Modeling code records
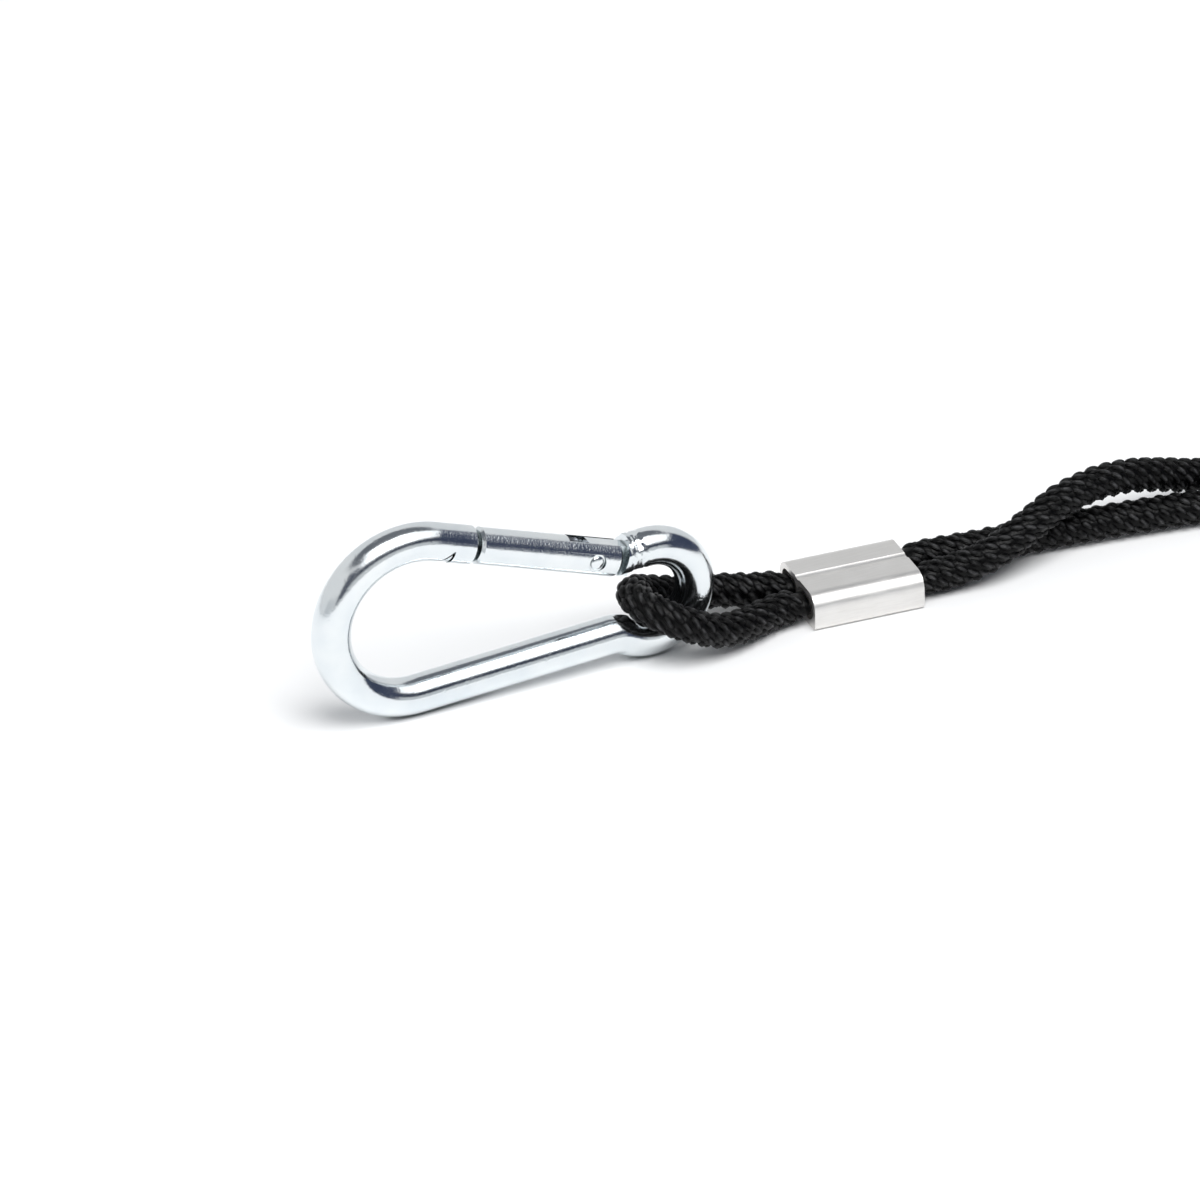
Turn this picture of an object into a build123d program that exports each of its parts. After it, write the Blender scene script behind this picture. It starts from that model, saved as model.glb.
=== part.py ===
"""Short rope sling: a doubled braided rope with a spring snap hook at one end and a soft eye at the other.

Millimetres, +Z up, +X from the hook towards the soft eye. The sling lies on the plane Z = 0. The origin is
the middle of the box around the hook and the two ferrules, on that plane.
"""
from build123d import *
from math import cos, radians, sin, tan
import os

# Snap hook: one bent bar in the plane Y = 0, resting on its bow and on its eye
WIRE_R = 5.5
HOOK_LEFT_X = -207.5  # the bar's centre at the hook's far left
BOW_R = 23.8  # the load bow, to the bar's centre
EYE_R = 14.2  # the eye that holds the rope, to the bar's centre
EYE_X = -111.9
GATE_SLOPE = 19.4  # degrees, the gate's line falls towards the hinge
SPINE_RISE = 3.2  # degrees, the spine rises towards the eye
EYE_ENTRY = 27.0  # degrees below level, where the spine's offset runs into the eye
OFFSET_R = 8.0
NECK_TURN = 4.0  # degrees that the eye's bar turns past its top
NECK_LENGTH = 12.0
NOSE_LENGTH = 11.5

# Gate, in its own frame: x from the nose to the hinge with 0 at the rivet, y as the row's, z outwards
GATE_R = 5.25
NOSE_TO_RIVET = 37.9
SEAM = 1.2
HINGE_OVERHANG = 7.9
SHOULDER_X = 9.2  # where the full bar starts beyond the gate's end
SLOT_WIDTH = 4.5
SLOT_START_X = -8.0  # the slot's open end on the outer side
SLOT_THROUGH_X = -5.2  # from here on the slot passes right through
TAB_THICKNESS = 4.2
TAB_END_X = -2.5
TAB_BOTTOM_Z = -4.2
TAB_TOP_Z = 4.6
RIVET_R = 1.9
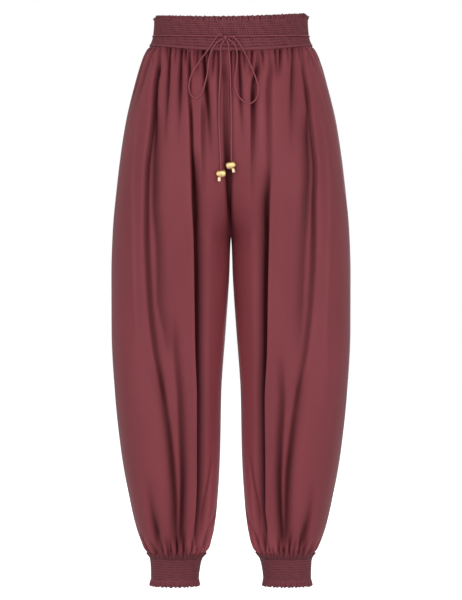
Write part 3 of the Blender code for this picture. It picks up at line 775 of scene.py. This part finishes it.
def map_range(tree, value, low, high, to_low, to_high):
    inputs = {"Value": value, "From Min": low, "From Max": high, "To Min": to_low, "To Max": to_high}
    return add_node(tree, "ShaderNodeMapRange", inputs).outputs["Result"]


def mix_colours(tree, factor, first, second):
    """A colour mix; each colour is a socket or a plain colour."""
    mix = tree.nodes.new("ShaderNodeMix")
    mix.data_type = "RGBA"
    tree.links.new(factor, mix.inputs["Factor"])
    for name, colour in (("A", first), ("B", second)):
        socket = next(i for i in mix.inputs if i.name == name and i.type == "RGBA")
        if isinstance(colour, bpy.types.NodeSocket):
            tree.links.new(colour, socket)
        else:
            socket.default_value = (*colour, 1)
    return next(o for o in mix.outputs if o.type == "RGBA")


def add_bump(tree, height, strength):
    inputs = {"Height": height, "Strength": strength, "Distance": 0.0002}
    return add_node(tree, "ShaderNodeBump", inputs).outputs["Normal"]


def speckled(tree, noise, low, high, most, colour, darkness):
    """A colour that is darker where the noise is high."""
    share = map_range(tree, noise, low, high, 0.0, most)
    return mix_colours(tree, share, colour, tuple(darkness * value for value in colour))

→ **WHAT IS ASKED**
Look above for lines with the word "starts" and copy them all.

→ **FULL SOLUTION**
Turn this picture of an object into a build123d program that exports each of its parts. After it, write the Blender scene script behind this picture. It starts from that model, saved as model.glb.
SHOULDER_X = 9.2  # where the full bar starts beyond the gate's end